Detecting disease associated modules and prioritizing active genes based on high throughput data
-
* Corresponding authors: Xiang-Sun Zhang zxs@amt.ac.cn - Luonan Chen chen@eic.osaka-sandai.ac.jp
- Equal contributors
1 Academy of Mathematics and Systems Science, Chinese Academy of Sciences, Beijing, 100190, PR China
2 Key Laboratory of Random Complex Structures and Data Science, Academy of Mathematics and Systems Science, Chinese Academy of Sciences, Beijing, 100190, PR China
3 Key Laboratory of Systems Biology, SIBS-Novo Nordisk Translational Research Centre for Pre-diabetes, Shanghai Institutes for Biological Sciences, Chinese Academy of Sciences, 320 Yue-Yang Road, Shanghai, 200031, PR China
4 Department of Electrical Engineering and Electronics, Osaka Sangyo University, Osaka, 574-8530, Japan
BMC Bioinformatics 2010, 11:26 doi:10.1186/1471-2105-11-26
Published: 13 January 2010Abstract
Background
The accumulation of high-throughput data greatly promotes computational investigation of gene function in the context of complex biological systems.
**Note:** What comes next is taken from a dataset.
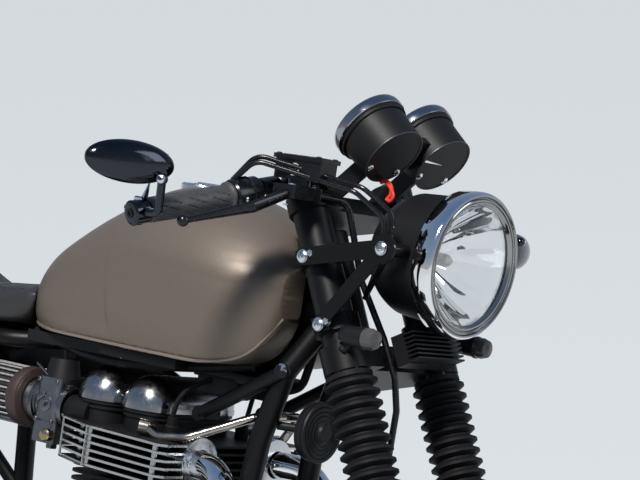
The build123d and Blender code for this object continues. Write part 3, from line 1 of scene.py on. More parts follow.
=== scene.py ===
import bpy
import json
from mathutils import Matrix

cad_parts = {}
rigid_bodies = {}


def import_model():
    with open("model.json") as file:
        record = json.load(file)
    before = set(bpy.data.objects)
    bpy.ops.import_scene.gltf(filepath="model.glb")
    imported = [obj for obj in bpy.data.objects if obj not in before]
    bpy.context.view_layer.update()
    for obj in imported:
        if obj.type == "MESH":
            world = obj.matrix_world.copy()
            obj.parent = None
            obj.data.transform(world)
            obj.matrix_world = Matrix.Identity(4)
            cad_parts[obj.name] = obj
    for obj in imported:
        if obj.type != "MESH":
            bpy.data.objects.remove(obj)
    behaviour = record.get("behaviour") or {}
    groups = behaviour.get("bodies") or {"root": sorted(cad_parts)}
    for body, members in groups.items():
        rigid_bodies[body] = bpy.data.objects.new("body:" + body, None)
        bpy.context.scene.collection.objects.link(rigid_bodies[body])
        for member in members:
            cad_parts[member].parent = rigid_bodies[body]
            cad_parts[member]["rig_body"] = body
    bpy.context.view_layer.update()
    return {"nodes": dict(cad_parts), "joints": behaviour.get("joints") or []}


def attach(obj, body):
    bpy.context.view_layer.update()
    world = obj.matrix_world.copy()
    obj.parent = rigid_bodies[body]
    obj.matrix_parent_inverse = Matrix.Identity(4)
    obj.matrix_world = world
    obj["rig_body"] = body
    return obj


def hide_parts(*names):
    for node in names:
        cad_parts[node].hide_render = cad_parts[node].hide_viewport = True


bl_info = {
    "name": "Cafe racer motorcycle",
    "version": (1, 0, 0),
    "blender": (4, 5, 0),
    "location": "View3D > Sidebar > Motorcycle",
    "description": "Dresses the packed motorcycle with finishes, trim and a plain studio",
    "category": "Object",
}

import json
import math

import bmesh
import bpy
from mathutils import Matrix, Vector
from mathutils.bvhtree import BVHTree

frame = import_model()

# The solids are drawn upright in millimetres; the machine then leans onto its side stand.
LEAN = math.radians(13.0)
WHEELBASE = 1486.0
REAR_RADIUS = 320.0
REAR_HALF = 64.0
REAR_DROP = 42.0


def joint_place(name):
    """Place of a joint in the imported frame, in metres."""
    return Vector(next(joint["pos_m"] for joint in frame["joints"] if joint["name"] == name))


LEANING = Matrix.Rotation(-LEAN, 4, "X")
REAR_CROWN = (REAR_HALF**2 + REAR_DROP**2) / (2 * REAR_DROP)
REAR_UP = REAR_RADIUS - REAR_CROWN + REAR_CROWN / math.cos(LEAN)
REAR_AXLE = Vector((0.0, 0.0, REAR_UP))
PARKED = Matrix.Translation(joint_place("rear_wheel_spin") - LEANING @ (REAR_AXLE * 0.001))
UPRIGHT = PARKED @ LEANING @ Matrix.Scale(0.001, 4)


# Materials
def finish(name, colour, metal=0.0, rough=0.5, **sockets):
    """Material with a shader whose plain values are set on its own sockets."""
    material = bpy.data.materials.new(name)
    material.use_nodes = True
    shader = material.node_tree.nodes["Principled BSDF"]
    shader.inputs["Base Color"].default_value = (*colour, 1)
    shader.inputs["Metallic"].default_value = metal
    shader.inputs["Roughness"].default_value = rough
    for socket, value in sockets.items():
        shader.inputs[socket.replace("_", " ")].default_value = value
    return material


def node_of(material, kind, **values):
    """New node in a material, with input values by name."""
    node = material.node_tree.nodes.new(kind)
    for name, value in values.items():
        node.inputs[name.replace("_", " ")].default_value = value
    return node


def grain(material, scale, bump=0.1, distance=0.0002, rough=(0.4, 0.5), tint=None, stretch=(1, 1, 1),
          detail=4.0):
    """Gives a material noise in its bump and roughness, and a second colour if tint is given."""
    links = material.node_tree.links
    shader = material.node_tree.nodes["Principled BSDF"]
    place = node_of(material, "ShaderNodeTexCoord")
    turn = node_of(material, "ShaderNodeMapping")
    turn.inputs["Scale"].default_value = stretch
    noise = node_of(material, "ShaderNodeTexNoise", Scale=scale, Detail=detail)
    links.new(place.outputs["Object"], turn.inputs["Vector"])
    links.new(turn.outputs["Vector"], noise.inputs["Vector"])
    spread = node_of(material, "ShaderNodeMapRange")
    spread.inputs["From Min"].default_value = 0.35
    spread.inputs["From Max"].default_value = 0.65
    spread.inputs["To Min"].default_value = rough[0]
    spread.inputs["To Max"].default_value = rough[1]
    links.new(noise.outputs["Fac"], spread.inputs["Value"])
    links.new(spread.outputs["Result"], shader.inputs["Roughness"])
    if bump:
        relief = node_of(material, "ShaderNodeBump", Strength=bump, Distance=distance)
        links.new(noise.outputs["Fac"], relief.inputs["Height"])
        links.new(relief.outputs["Normal"], shader.inputs["Normal"])
    if tint:
        coarse = node_of(material, "ShaderNodeTexNoise", Scale=scale * 0.12, Detail=3.0)
        links.new(turn.outputs["Vector"], coarse.inputs["Vector"])
        mix = node_of(material, "ShaderNodeMix")
        mix.data_type = "RGBA"
        mix.inputs["A"].default_value = shader.inputs["Base Color"].default_value
        mix.inputs["B"].default_value = (*tint, 1)
        links.new(coarse.outputs["Fac"], mix.inputs["Factor"])
        links.new(mix.outputs["Result"], shader.inputs["Base Color"])
    return material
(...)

However, a biological function is not simply controlled by an individual gene since genes function in a cooperative manner to achieve biological processes. In the study of human diseases, rather than to discover disease related genes, identifying disease associated pathways and modules becomes an essential problem in the field of systems biology.
Results
In this paper, we propose a novel method to detect disease related gene modules or dysfunctional pathways based on global characteristics of interactome coupled with gene expression data. Specifically, we exploit interacting relationships between genes to define a gene's active score function based on the kernel trick, which can represent nonlinear effects of gene cooperativity. Then, modules or pathways are inferred based on the active scores evaluated by the support vector regression in a global and integrative manner. The efficiency and robustness of the proposed method are comprehensively validated by using both simulated and real data with the comparison to existing methods.
Conclusions
By applying the proposed method to two cancer related problems, i.e. breast cancer and prostate cancer, we successfully identified active modules or dysfunctional pathways related to these two types of cancers with literature confirmed evidences. We show that this network-based method is highly efficient and can be applied to a large-scale problem especially for human disease related modules or pathway extraction. Moreover, this method can also be used for prioritizing genes associated with a specific phenotype or disease.